Example questions or scenarios:
- “A customer reports intermittent drops ‘only during backups.’ What is your triage plan and what data will you request?”
- “Show how you’d minimize a flaky test into a deterministic reproducer.”
- “Draft a one-paragraph bug report that would get a developer’s immediate attention.”
Hardware/Optics and Manufacturing (Role-Track Specific)
If you’re pursuing Optics ODVT or Manufacturing Test, expect deeper focus on hardware interfaces, measurement, and yield.
Be ready to go over:
- Optics ODVT (50G–1.6T, PAM4): Eye diagrams, BER targets, BERTs, oscilloscopes, power meters, coherent optics basics, LPO/LRO, FEC interactions.
- Manufacturing Test (SDET): Python/Go test scripts, DFx (DFT/DFR/DFM/DFQ), web interfaces (Django), databases (MariaDB/SQL), yield analysis, failure triage.
- Advanced concepts (less common): Equalization tuning, dispersion/OSNR limits, thermal behavior under load, capacity planning for test assets.

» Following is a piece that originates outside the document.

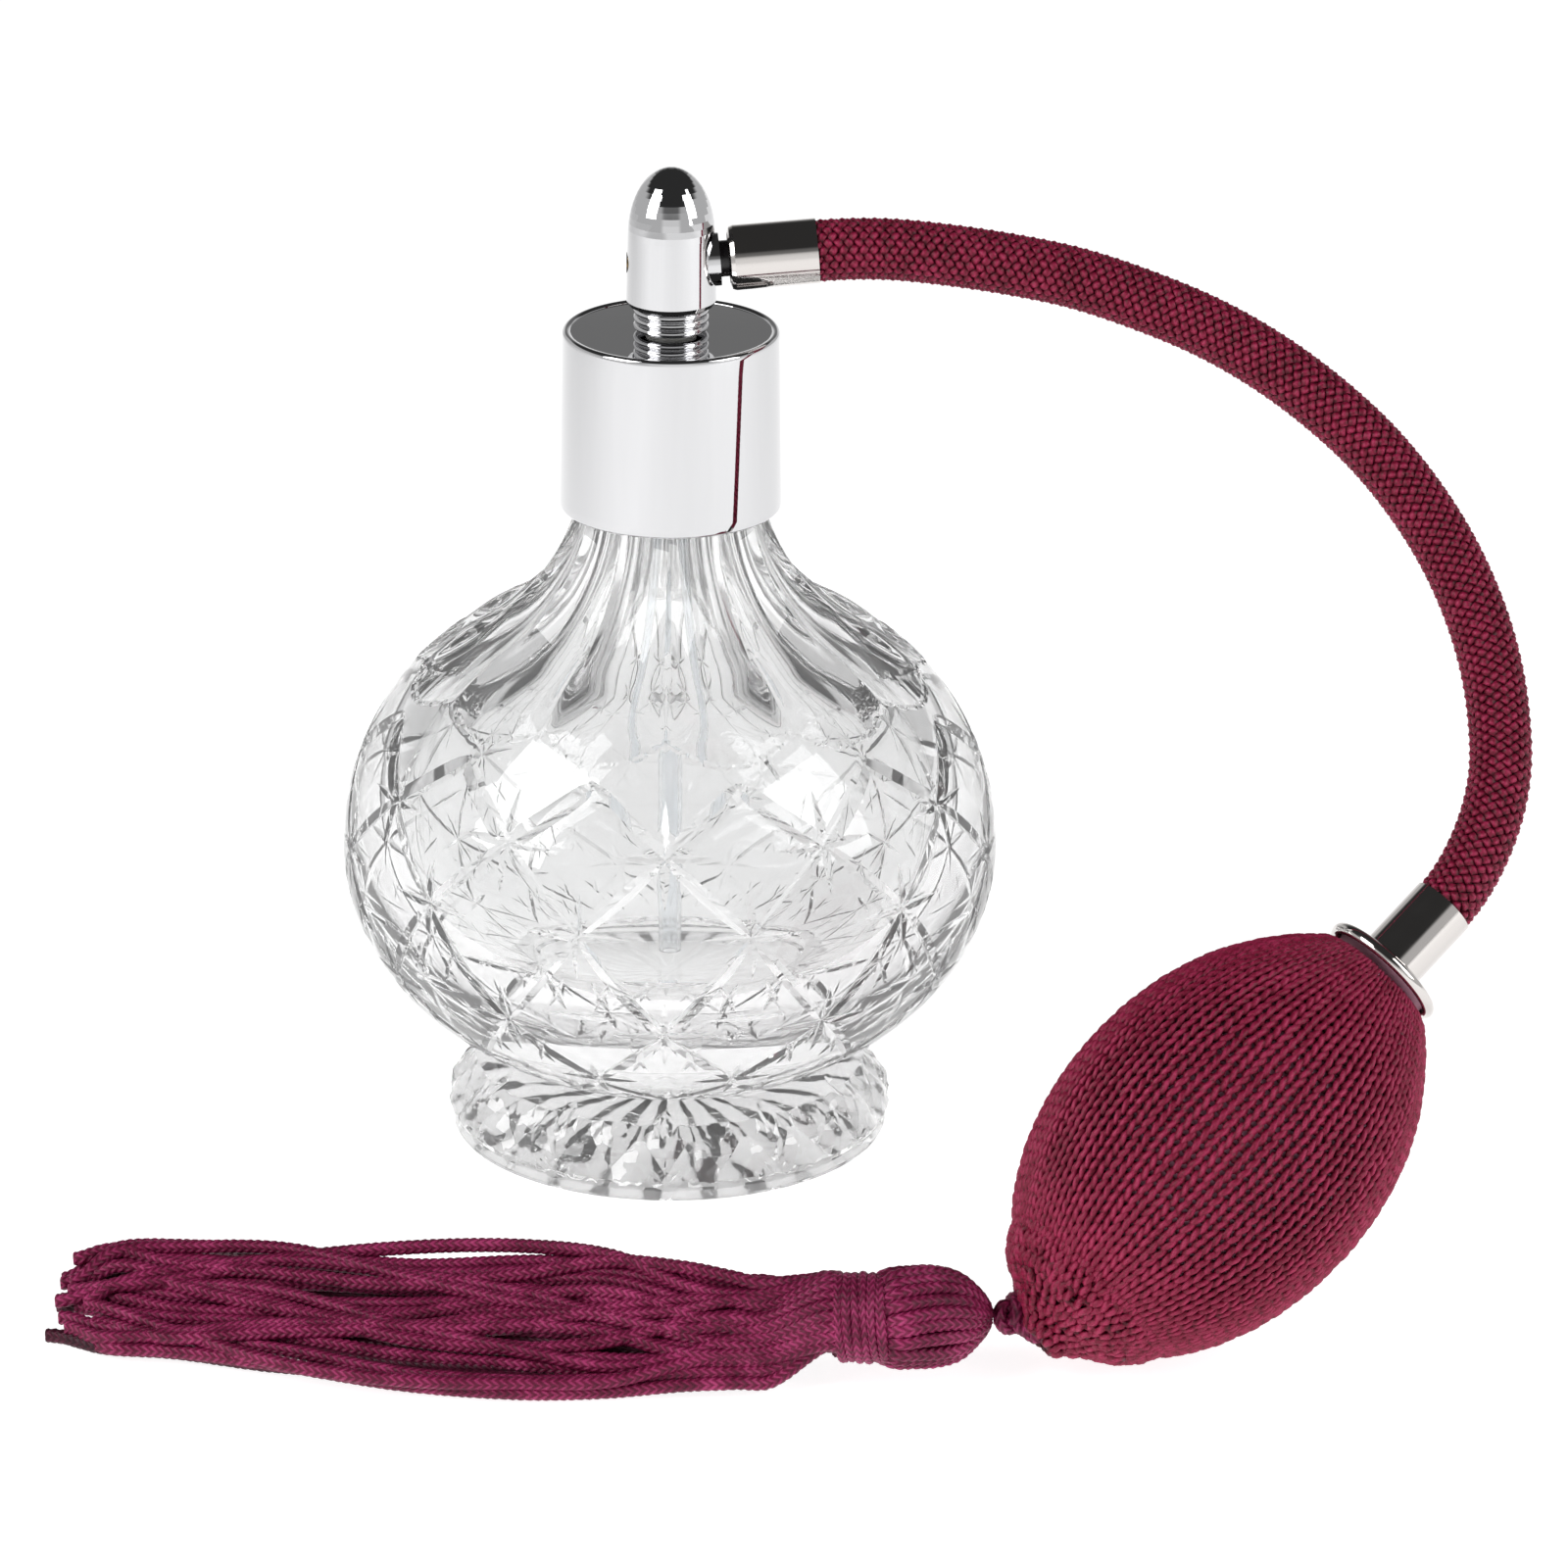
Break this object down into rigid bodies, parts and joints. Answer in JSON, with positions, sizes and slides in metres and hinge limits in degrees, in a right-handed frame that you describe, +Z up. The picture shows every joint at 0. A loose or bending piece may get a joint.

Example questions or scenarios:
- “Outline an ODVT plan for a new 800G LPO module validating interoperability across platforms.”
- “Design a manufacturing final test that reduces false fails and improves throughput—what metrics will you track?”
- “Given a marginal BER under stress, how do you separate module vs. platform signal integrity?”